Telstra owns essential telecommunications infrastructure and provides mobile, internet, and connectivity services to millions of Australians.
That gives it a defensive quality I find attractive. People may cut back on some discretionary spending when budgets are tight, but mobile and internet access are close to essential for households and businesses.
I also like Telstra's mobile network position. The company has invested heavily in its network over many years, and that remains a key competitive advantage.
This does not mean Telstra is risk-free. Competition, regulation, capital spending, and technology shifts can all affect the business. But I think its earnings base is more resilient than many other ASX shares.
For income investors, Telstra's fully franked dividends are a major attraction. The dividend yield may not always be the highest on the market, but I think the combination of income, franking, and defensive demand makes it a strong dividend holding.
Coles Group Ltd (ASX: COL)
Another ASX dividend share I would buy and hold is Coles.
Supermarkets are not immune from pressure. Costs can rise, competition can be intense, and shoppers are always looking for value.
But food and household essentials are still repeat-purchase categories. That gives Coles a level of demand resilience that many businesses do not have.
I also think Coles has several ways to keep improving over time. Private label, loyalty, online grocery, supply chain investment, and store productivity can all help the business defend margins and serve customers more efficiently.
In an uncertain economy, I think value becomes even more important. Coles has the scale and brand strength to compete for household spending while still generating cash flow.
Transurban Group (ASX: TCL)
The third ASX dividend share I would consider is Transurban.
Transurban owns toll road assets in major urban areas. These are long-life infrastructure assets that can generate cash flow over many years.
I like the toll road model because it is linked to transport demand, population growth, and urban congestion. Traffic can move around in the short term, but over long periods, well-located road networks can remain highly valuable and support growing distributions.
There are risks. The company carries debt, and higher interest rates can affect infrastructure valuations. Traffic levels, regulation, project costs, and political pressure can also influence returns.
But I think Transurban still has attractive defensive qualities.
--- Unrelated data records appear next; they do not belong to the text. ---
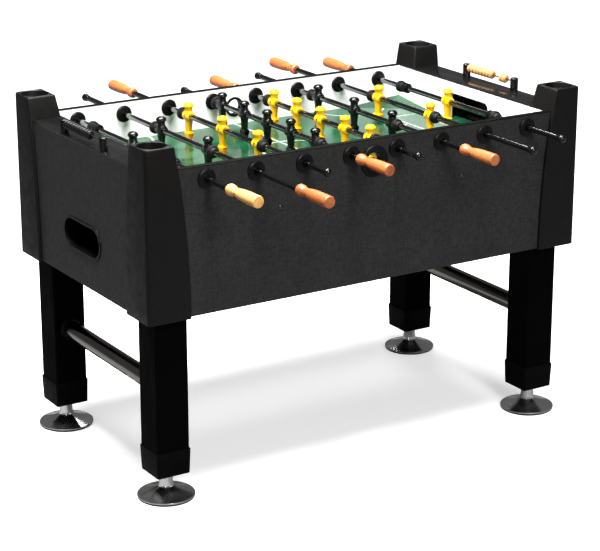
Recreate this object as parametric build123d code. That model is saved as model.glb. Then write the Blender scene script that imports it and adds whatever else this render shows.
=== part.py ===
"""Foosball table: a laminated cabinet on four legs, crossed by eight player rods.

Millimetres. +X runs along the playing field, +Y across it, +Z up.
The origin is on the floor, under the middle of the field.
"""

import os

from build123d import *

# ---- cabinet -----------------------------------------------------------------
RAIL_TOP = 907.0  # height of the side rails and end ledges
CABINET_BOTTOM = 514.0  # lower edge of the four outer panels
PANEL_THICK = 19.0
SIDE_OUTER = 376.0  # outer face of a side panel, from the middle
END_OUTER = 676.0  # outer face of an end panel
SIDE_INNER = SIDE_OUTER - PANEL_THICK
END_INNER = END_OUTER - PANEL_THICK
TRIM_THICK = 2.0  # edge strip on the side rails
LEDGE_THICK = 4.0
LEDGE_INNER = 585.5  # playing face of the white end walls
END_WALL_THICK = 12.0
FIELD_TOP = 796.0
FIELD_THICK = 12.0
FIELD_HALF_LENGTH = 612.0  # the board runs on through the goals
BATTEN_HEIGHT = 39.0
BATTEN_THICK = 30.0
BATTEN_HALF_LENGTH = 540.0
BOTTOM_THICK = 6.0
SCREW_X = 290.0
SCREW_Z = 765.0

# ---- raised corners of the field -----------------------------------------------
RAMP_ALONG = 190.0
RAMP_ACROSS = 150.0
RAMP_RISE = 16.5

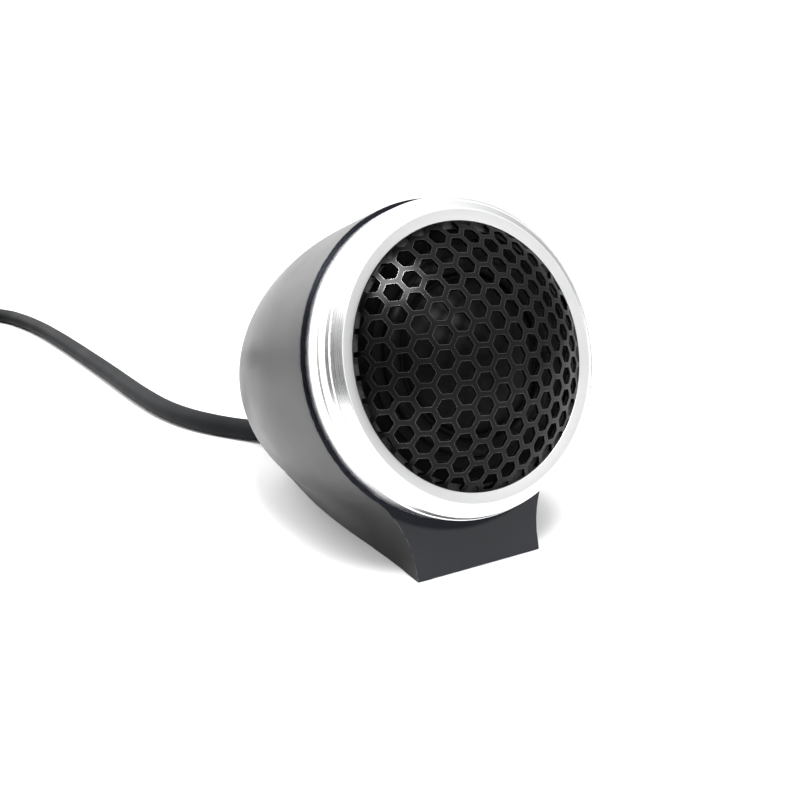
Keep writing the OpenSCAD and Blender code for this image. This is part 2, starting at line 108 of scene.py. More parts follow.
# ---------------------------------------------------------------- material helpers
class Look:
    """A node material with a Principled surface, and short ways to add detail to it."""

    def __init__(self, name, color, rough, metal=0.0):
        self.mat = bpy.data.materials.new(name)
        self.mat.use_nodes = True
        self.tree = self.mat.node_tree
        self.bsdf = self.tree.nodes["Principled BSDF"]
        self.set("Base Color", (*color, 1))
        self.set("Roughness", rough)
        self.set("Metallic", metal)
        self.coords = self.tree.nodes.new("ShaderNodeTexCoord").outputs["Object"]
        self.height = None

    def set(self, name, value):
        self.bsdf.inputs[name].default_value = value

    def link(self, out, to):
        self.tree.links.new(out, to)

    def scaled(self, size):
        """Coordinates in which one unit is this many millimetres."""
        n = self.tree.nodes.new("ShaderNodeVectorMath")
        n.operation = "MULTIPLY"
        self.link(self.coords, n.inputs[0])
        each = size if isinstance(size, tuple) else (size, size, size)
        n.inputs[1].default_value = [1 / (s * MM) for s in each]
        return n.outputs[0]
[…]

Its assets are difficult to replicate, and its income profile can appeal to investors looking beyond traditional bank dividends.
Foolish takeaway
Defensive dividend shares do not need to be exciting to be useful.
For a long-term income portfolio, I think the key is owning businesses that can keep generating cash even when the economic backdrop becomes less friendly. These three ASX shares are exposed to different parts of everyday life, which is what makes the mix appealing to me.
They will not remove risk from a portfolio, and dividends are never guaranteed. But for investors wanting income, resilience, and a little more balance, I think they could be shares worth holding for years.